__Work instructions__:
Check each line of the material below, and copy it if it holds the string "picture".

== Data supplied

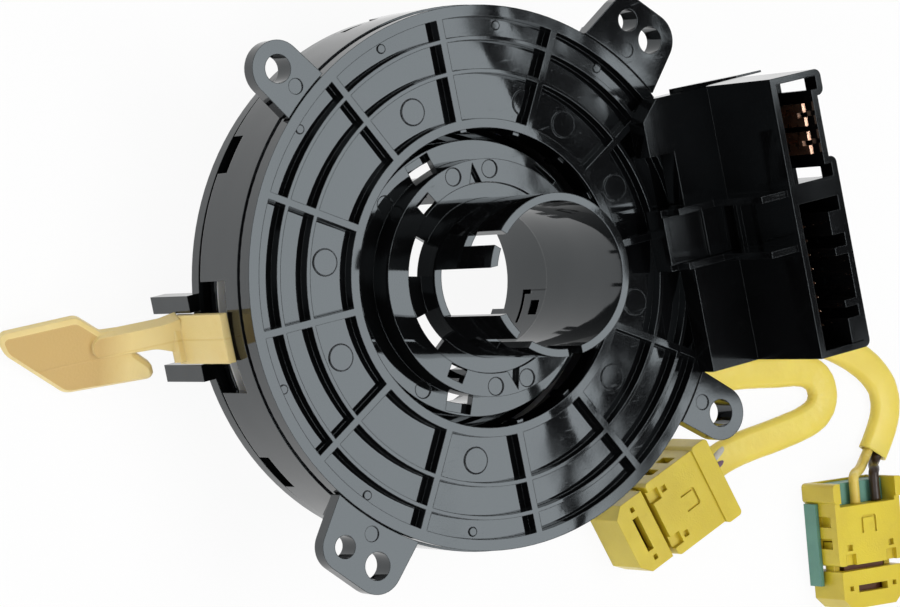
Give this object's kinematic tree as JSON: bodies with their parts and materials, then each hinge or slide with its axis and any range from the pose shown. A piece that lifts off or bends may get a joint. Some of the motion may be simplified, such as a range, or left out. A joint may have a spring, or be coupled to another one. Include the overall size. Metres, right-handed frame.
{
  "type": "steering clock spring",
  "caption": "Round steering clock spring with a ribbed cover, four mounting ears, a connector tower, a lock key and squib leads with plugs.",
  "frame": {"origin": "centre of the rotor's bore in the plane of the four ears, which is also the plane of the rib tops", "axes": "+Z along the steering axis towards the column, +X from the axis towards the connector tower, +Y completes the frame"},
  "size_m": [0.2043, 0.1443, 0.062],
  "materials": {
    "black_plastic": "moulded, semi gloss",
    "tower_plastic": "moulded, semi gloss",
    "rotor_plastic": "moulded, semi gloss",
    "copper": "plated copper alloy",
    "tape": "dark polyester ribbon cable",
    "sheet": "low-friction sheet",
    "yellow_sleeve": "soft vinyl sleeve",
    "yellow_plastic": "moulded, satin",
    "dark_red_plastic": "moulded, satin",
    "green_plastic": "moulded, satin",
    "tan_plastic": "moulded, satin"
  },
  "bodies": {
    "stator": {"ribbed_cover": "black_plastic", "outer_case": "black_plastic", "connector_housing": "tower_plastic", "terminal_cover": "tower_plastic", "side_latch": "tower_plastic", "upper_terminals": "copper", "lower_terminals": "copper", "flat_cable": "tape", "second_flat_cable": "tape", "glide_sheet": "sheet", "outer_cable_holder": "rotor_plastic"},
    "rotor": {"front_rotor": "rotor_plastic", "rear_hub": "rotor_plastic", "cancel_sleeve": "rotor_plastic", "inner_cable_holder": "rotor_plastic", "switch_pins": "copper", "lead_clamp": "rotor_plastic", "squib_lead": "yellow_sleeve", "second_squib_lead": "yellow_sleeve", "squib_wires": "yellow_sleeve", "squib_housing": "yellow_plastic", "squib_contacts": "dark_red_plastic", "second_squib_housing": "yellow_plastic", "second_squib_contacts": "dark_red_plastic", "second_squib_retainer": "green_plastic", "second_squib_rail": "green_plastic"},
    "key": {"lock_key": "tan_plastic"},
    "plug_lock": {"squib_lock": "yellow_plastic"},
    "second_plug_lock": {"second_squib_lock": "yellow_plastic"}
  },
  "joints": [
    {"name": "rotor_spin", "type": "hinge", "parent": "stator", "child": "rotor", "pos_m": [0, 0, 0], "axis": [0, 0, 1], "range_deg": [-900, 900]},
    {"name": "key_pull", "type": "slide", "parent": "rotor", "child": "key", "axis": [-1, 0, 0], "range_m": [0, 0.025]},
    {"name": "plug_lock_slide", "type": "slide", "parent": "rotor", "child": "plug_lock", "axis": [-0.9511, -0.309, 0], "range_m": [0, 0.0025]},
    {"name": "second_plug_lock_slide", "type": "slide", "parent": "rotor", "child": "second_plug_lock", "axis": [-0.1219, -0.9925, 0], "range_m": [0, 0.0025]}
  ]
}
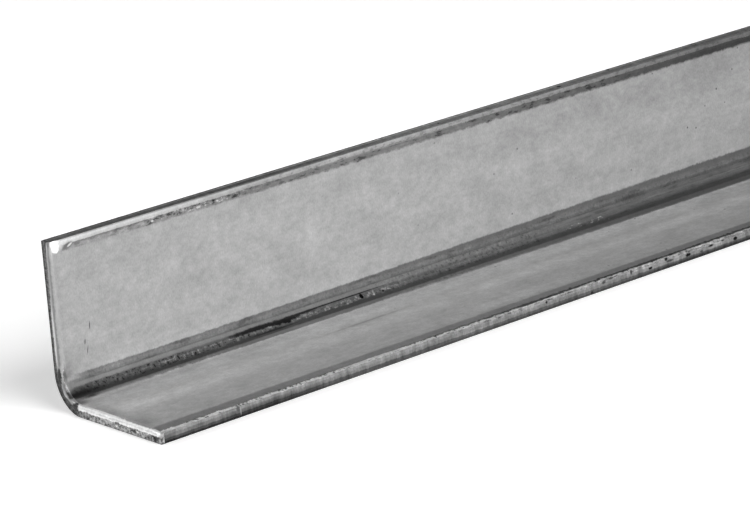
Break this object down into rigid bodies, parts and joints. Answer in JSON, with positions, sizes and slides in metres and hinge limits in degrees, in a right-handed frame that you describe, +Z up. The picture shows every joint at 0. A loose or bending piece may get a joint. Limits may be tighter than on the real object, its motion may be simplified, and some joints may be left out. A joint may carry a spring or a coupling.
{
  "type": "steel angle section",
  "caption": "Equal-leg cold-formed steel angle: a straight length of L-section stock with a rounded heel and sheared ends, for frames, brackets and edging.",
  "frame": {"origin": "centre of the bounding box's base, on the floor under the middle of the bar", "axes": "+X along the bar, -Y from the upright leg towards the flat leg's toe, +Z up the upright leg; the flat leg lies on Z = 0"},
  "size_m": [1, 0.04, 0.04],
  "materials": {
    "steel": "cold-rolled mill finish, bare, satin"
  },
  "bodies": {
    "root": {"steel_angle": "steel"}
  },
  "joints": []
}
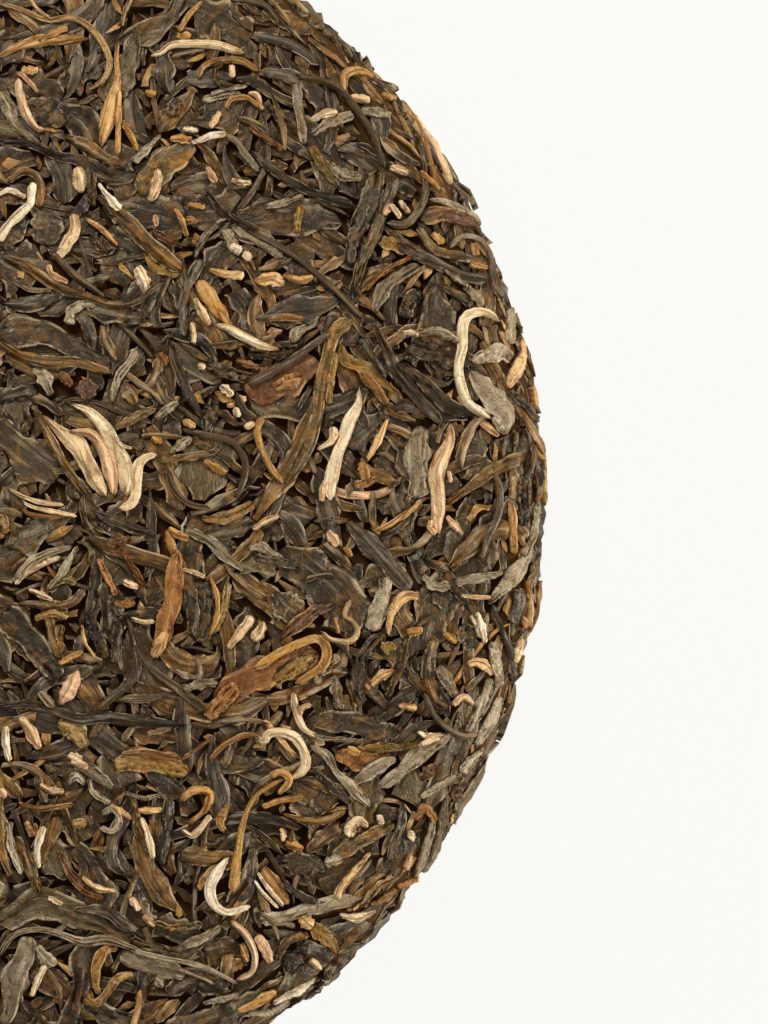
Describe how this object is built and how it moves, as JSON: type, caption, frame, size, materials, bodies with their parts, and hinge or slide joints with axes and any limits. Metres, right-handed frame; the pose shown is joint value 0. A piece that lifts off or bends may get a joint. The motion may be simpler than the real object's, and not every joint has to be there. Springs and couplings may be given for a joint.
{
  "type": "pu erh tea cake",
  "caption": "Round cake of pressed aged tea leaves, its face domed and its back flat with a dimple in the middle.",
  "frame": {"origin": "middle of the circle that the cake rests on, on the surface under it", "axes": "+Z is the cake's axis, up out of its domed face; the cake lies on its dimpled back"},
  "size_m": [0.1996, 0.1994, 0.0239],
  "materials": {
    "pressed_mass": "dry crumbled leaf pressed hard, near black in the gaps",
    "dark_leaf": "rolled dark leaf, dry, with a dull satin gloss on its ridges",
    "brown_leaf": "rolled brown leaf, dry satin",
    "grey_leaf": "crumpled grey-brown leaf, matt to satin",
    "olive_leaf": "olive-brown leaf, dry satin",
    "russet_leaf": "red-brown leaf, dry satin",
    "pale_bud": "downy pale bud, matt",
    "golden_leaf": "ochre cut leaf, dry satin",
    "silver_leaf": "woolly grey-beige leaf, matt",
    "dark_stalk": "thin dark leaf stalk, satin",
    "golden_stalk": "thin golden leaf stalk, satin"
  },
  "bodies": {
    "root": {"tea_cake": "pressed_mass"}
  },
  "joints": []
}
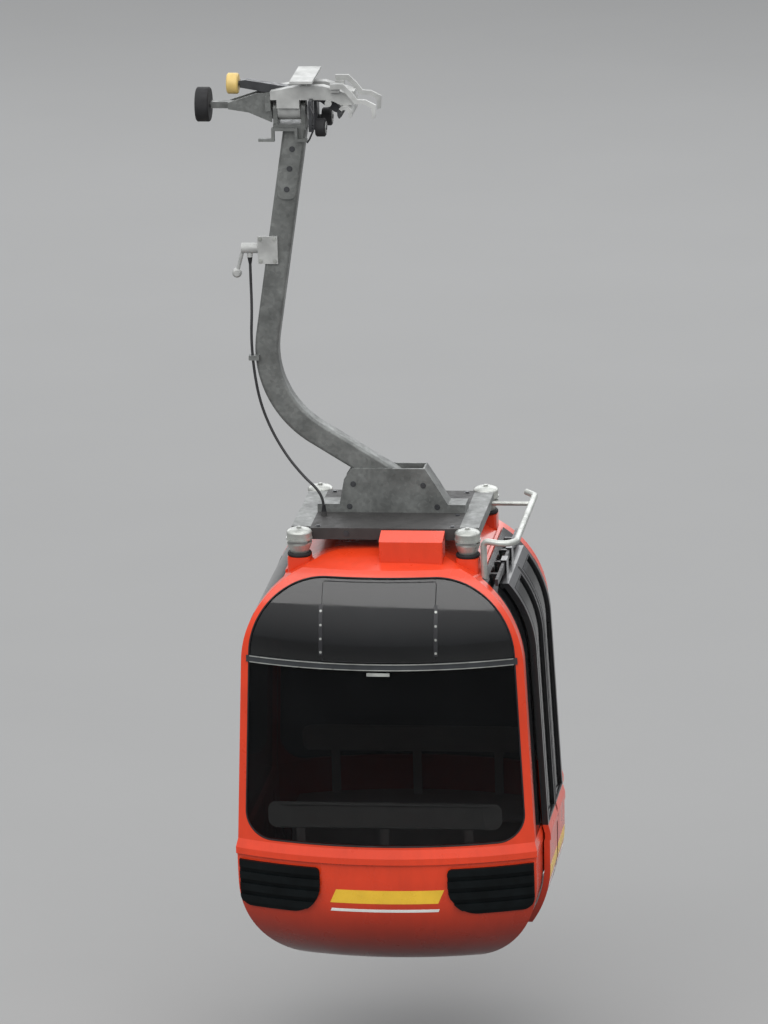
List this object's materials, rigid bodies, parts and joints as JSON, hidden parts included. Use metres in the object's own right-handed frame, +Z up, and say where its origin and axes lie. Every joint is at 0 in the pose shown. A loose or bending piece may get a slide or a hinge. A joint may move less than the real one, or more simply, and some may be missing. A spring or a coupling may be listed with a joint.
{
  "type": "cable car cabin",
  "caption": "Enclosed passenger cabin with bowed glazed ends and sliding doors, hung from a bent arm and a sprung detachable rope grip.",
  "frame": {"origin": "the rope's centre line in the middle of the grip's jaws", "axes": "+Z up, +Y along the rope, +X across the line towards the door side; the end shown in the picture faces -Y"},
  "size_m": [1.719, 1.5636, 4.45],
  "materials": {
    "roller_yellow": "matte",
    "cable": "matte",
    "cast_light": "matte",
    "black_paint": "satin",
    "red_paint": "satin",
    "bench_plastic": "matte",
    "frame_paint": "matte",
    "window": "gloss",
    "black_rubber": "matte",
    "black_plastic": "matte",
    "silver": "satin",
    "dark_steel": "satin",
    "bar_grey": "satin",
    "galvanised": "satin"
  },
  "bodies": {
    "grip": {"fixed_jaw": "cast_light", "friction_plate": "cast_light", "front_wheel_bracket": "dark_steel", "grip_body": "cast_light", "outrigger_arm": "galvanised", "pivot_axle": "dark_steel", "rear_wheel_bracket": "dark_steel"},
    "carrier": {"door_cable": "cable", "door_lever": "cast_light", "door_rail": "black_paint", "doorway_frame": "black_paint", "floor_pan": "red_paint", "front_bench": "bench_plastic", "front_cross_beam": "frame_paint", "front_end_frame": "red_paint", "front_left_bumper": "black_plastic", "front_left_damper": "silver", "front_main_window": "window", "front_panel": "red_paint", "front_right_bumper": "black_plastic", "front_right_damper": "silver", "front_top_window": "window", "front_vent_flap": "window", "front_window_bar": "bar_grey", "guide_bow": "silver", "hanger_foot": "galvanised", "hanger_head": "dark_steel", "hanger_tube": "galvanised", "left_panel": "red_paint", "left_side_beam": "galvanised", "left_window": "window", "rear_bench": "bench_plastic", "rear_cross_beam": "frame_paint", "rear_end_frame": "red_paint", "rear_left_bumper": "black_plastic", "rear_left_damper": "silver", "rear_main_window": "window", "rear_panel": "red_paint", "rear_right_bumper": "black_plastic", "rear_right_damper": "silver", "rear_top_window": "window", "rear_vent_flap": "window", "rear_window_bar": "bar_grey", "right_front_panel": "red_paint", "right_front_window": "window", "right_rear_panel": "red_paint", "right_rear_window": "window", "right_side_beam": "galvanised", "roof_box": "red_paint", "roof_panel": "red_paint"},
    "jaw": {"jaw_lever": "dark_steel", "roller_arm": "dark_steel"},
    "roller": {"coupling_roller": "roller_yellow"},
    "outer_roller": {"outer_wheel": "black_rubber"},
    "front_roller": {"front_inner_wheel": "black_rubber"},
    "rear_roller": {"rear_inner_wheel": "black_rubber"},
    "front_leaf": {"front_door": "red_paint", "front_door_glass": "window"},
    "rear_leaf": {"rear_door": "red_paint", "rear_door_glass": "window"}
  },
  "joints": [
    {"name": "hanger_swing", "type": "hinge", "parent": "grip", "child": "carrier", "pos_m": [-0.285, 0, 0], "axis": [1, 0, 0], "range_deg": [-35, 35]},
    {"name": "jaw_open", "type": "hinge", "parent": "grip", "child": "jaw", "pos_m": [-0.084, 0, 0.046], "axis": [0, 1, 0], "range_deg": [0, 12], "stiffness_Nm_per_rad": 400, "springref_deg": -11.46},
    {"name": "coupling_roller_spin", "type": "hinge", "parent": "jaw", "child": "roller", "pos_m": [-0.566, 0, 0.128], "axis": [1, 0, 0], "continuous": true},
    {"name": "outer_wheel_spin", "type": "hinge", "parent": "grip", "child": "outer_roller", "pos_m": [-0.716, 0, 0.022], "axis": [1, 0, 0], "continuous": true},
    {"name": "front_wheel_spin", "type": "hinge", "parent": "grip", "child": "front_roller", "pos_m": [-0.118, -0.118, -0.066], "axis": [1, 0, 0], "continuous": true},
    {"name": "rear_wheel_spin", "type": "hinge", "parent": "grip", "child": "rear_roller", "pos_m": [-0.118, 0.118, -0.066], "axis": [1, 0, 0], "continuous": true},
    {"name": "front_door_slide", "type": "slide", "parent": "carrier", "child": "front_leaf", "axis": [0, -1, 0], "range_m": [0, 0.3]},
    {"name": "rear_door_slide", "type": "slide", "parent": "carrier", "child": "rear_leaf", "axis": [0, 1, 0], "range_m": [0, 0.3]}
  ],
  "couplings": [
    {"joint": "rear_door_slide", "follows": "front_door_slide", "ratio": 1}
  ]
}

====

__Reply to the task__:
Break this object down into rigid bodies, parts and joints. Answer in JSON, with positions, sizes and slides in metres and hinge limits in degrees, in a right-handed frame that you describe, +Z up. The picture shows every joint at 0. A loose or bending piece may get a joint. Limits may be tighter than on the real object, its motion may be simplified, and some joints may be left out. A joint may carry a spring or a coupling.
  "frame": {"origin": "the rope's centre line in the middle of the grip's jaws", "axes": "+Z up, +Y along the rope, +X across the line towards the door side; the end shown in the picture faces -Y"},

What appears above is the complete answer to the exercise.